Information shown ->

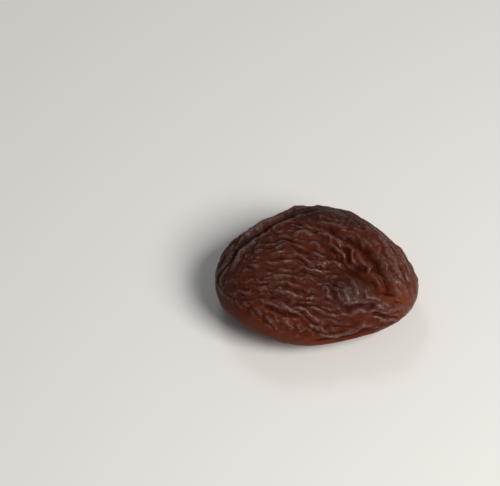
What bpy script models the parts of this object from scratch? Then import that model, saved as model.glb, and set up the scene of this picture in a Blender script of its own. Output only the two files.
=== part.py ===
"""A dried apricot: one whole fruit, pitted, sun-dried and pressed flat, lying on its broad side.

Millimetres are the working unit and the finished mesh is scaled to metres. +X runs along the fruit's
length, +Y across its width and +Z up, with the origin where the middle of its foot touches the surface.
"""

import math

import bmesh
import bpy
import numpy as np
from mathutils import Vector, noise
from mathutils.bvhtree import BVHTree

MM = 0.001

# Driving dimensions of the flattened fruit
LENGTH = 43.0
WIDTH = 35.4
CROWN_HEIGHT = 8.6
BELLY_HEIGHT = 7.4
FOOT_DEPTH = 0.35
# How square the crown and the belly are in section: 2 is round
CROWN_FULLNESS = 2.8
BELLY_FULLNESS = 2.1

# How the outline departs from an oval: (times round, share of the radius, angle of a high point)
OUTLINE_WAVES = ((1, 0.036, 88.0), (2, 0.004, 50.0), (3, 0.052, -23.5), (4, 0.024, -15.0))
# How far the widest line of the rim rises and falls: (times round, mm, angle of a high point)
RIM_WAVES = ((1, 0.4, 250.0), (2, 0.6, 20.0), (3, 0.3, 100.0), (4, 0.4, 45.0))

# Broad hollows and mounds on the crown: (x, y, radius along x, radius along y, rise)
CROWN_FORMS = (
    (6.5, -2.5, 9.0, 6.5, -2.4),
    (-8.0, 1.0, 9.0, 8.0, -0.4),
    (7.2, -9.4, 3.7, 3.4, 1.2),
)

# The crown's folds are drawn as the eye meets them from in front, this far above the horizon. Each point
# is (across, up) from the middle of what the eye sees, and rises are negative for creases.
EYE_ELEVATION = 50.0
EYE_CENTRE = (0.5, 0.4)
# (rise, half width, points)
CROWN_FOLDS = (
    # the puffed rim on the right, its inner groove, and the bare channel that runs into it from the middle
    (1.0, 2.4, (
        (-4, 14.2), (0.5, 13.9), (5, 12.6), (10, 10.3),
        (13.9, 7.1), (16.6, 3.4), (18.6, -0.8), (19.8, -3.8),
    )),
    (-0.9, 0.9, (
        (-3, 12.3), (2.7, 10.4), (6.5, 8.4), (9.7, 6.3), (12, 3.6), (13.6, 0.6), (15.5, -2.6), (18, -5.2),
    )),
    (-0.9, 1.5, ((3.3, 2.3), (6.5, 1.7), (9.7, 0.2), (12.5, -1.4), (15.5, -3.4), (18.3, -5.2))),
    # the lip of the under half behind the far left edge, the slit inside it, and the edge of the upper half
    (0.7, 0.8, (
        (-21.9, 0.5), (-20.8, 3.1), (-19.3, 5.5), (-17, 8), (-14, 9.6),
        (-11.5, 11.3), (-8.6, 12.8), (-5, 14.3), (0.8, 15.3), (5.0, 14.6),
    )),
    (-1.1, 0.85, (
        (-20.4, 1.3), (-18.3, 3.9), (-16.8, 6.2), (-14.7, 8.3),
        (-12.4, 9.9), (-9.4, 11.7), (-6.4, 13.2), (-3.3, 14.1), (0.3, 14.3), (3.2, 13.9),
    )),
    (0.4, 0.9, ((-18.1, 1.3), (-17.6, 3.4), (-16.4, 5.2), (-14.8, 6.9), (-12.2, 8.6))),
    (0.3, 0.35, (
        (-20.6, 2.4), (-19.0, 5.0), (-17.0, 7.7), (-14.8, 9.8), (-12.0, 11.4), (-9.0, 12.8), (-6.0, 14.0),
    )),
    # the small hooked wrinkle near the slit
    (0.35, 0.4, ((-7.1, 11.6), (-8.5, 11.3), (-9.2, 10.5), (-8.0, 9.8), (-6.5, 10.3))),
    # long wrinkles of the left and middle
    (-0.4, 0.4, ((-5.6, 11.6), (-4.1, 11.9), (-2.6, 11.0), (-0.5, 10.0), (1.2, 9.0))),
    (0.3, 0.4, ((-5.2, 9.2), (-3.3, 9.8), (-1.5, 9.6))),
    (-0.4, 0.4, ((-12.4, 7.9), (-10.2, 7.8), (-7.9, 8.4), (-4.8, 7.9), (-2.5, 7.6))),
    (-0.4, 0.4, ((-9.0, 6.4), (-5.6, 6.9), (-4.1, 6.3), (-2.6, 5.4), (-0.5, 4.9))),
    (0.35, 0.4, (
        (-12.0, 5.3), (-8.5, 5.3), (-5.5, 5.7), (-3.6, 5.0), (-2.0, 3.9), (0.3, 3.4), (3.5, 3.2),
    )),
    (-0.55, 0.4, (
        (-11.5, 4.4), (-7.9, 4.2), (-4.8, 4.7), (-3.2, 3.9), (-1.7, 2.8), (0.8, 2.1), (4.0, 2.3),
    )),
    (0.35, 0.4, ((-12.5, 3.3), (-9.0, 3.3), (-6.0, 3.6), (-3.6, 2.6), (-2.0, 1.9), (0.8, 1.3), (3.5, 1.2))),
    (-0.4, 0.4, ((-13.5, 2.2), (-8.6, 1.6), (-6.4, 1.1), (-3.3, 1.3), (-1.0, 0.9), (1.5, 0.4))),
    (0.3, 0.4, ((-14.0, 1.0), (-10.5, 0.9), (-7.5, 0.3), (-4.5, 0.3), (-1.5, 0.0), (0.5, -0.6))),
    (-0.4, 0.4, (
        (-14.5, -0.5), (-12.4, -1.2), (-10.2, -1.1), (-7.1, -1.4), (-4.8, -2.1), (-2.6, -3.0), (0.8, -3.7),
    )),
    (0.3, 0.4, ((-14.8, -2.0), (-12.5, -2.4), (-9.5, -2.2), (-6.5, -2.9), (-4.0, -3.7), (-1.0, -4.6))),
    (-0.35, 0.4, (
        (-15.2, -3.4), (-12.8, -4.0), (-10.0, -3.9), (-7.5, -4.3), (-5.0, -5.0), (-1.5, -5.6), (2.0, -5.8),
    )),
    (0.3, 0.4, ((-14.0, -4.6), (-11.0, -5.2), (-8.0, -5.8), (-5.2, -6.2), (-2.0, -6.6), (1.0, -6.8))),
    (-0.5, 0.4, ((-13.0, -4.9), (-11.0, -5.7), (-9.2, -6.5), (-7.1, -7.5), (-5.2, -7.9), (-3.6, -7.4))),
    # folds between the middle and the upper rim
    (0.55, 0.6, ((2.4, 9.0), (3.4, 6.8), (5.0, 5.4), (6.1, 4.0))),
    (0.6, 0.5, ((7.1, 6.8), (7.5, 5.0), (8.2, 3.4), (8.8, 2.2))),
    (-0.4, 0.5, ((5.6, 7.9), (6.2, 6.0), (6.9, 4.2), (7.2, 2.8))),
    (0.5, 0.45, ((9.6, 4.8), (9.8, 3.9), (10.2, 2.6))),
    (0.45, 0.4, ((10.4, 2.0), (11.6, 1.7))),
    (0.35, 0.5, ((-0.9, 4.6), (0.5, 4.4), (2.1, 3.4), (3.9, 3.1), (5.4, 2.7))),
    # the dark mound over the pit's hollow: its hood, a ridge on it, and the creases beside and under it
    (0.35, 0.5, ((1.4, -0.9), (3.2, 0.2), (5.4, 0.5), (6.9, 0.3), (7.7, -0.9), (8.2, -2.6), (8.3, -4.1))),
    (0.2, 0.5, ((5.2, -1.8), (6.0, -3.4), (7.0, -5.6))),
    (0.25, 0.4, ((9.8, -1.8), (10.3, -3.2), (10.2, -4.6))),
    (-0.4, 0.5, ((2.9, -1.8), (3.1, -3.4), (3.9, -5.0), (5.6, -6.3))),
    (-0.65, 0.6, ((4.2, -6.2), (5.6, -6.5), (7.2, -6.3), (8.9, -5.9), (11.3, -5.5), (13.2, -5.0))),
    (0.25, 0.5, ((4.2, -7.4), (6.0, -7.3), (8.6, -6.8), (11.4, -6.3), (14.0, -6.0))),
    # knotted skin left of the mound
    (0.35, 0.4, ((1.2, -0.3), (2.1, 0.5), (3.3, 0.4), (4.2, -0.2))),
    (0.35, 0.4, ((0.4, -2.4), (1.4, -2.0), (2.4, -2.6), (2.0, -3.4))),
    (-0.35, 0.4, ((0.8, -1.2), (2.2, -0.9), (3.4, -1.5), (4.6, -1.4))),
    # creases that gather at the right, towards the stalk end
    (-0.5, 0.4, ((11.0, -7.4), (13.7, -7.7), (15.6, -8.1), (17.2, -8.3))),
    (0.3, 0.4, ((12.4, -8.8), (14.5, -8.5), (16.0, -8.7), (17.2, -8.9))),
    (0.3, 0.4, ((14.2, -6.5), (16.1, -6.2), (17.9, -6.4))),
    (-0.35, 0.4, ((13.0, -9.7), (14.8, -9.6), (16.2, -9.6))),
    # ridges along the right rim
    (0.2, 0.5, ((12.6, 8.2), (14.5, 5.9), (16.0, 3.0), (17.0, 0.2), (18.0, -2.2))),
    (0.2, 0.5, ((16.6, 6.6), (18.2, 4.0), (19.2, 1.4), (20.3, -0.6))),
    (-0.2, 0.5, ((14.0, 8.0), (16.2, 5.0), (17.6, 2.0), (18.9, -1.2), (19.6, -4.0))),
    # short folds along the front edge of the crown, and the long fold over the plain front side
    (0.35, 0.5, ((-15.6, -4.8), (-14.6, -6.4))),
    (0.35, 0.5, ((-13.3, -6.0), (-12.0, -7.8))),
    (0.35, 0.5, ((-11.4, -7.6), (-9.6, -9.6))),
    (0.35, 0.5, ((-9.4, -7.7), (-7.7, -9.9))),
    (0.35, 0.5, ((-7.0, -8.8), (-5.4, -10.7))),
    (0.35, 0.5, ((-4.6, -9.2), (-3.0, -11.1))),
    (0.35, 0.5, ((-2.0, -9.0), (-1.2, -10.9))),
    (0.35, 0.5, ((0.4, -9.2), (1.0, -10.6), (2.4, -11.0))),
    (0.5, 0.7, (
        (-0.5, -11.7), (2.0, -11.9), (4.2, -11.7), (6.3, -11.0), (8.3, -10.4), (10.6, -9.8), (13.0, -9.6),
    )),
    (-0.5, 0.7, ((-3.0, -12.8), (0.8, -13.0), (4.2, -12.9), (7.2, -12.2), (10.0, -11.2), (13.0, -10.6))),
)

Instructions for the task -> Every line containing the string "this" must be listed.

Task response ->
What bpy script models the parts of this object from scratch? Then import that model, saved as model.glb, and set up the scene of this picture in a Blender script of its own. Output only the two files.
# The crown's folds are drawn as the eye meets them from in front, this far above the horizon. Each point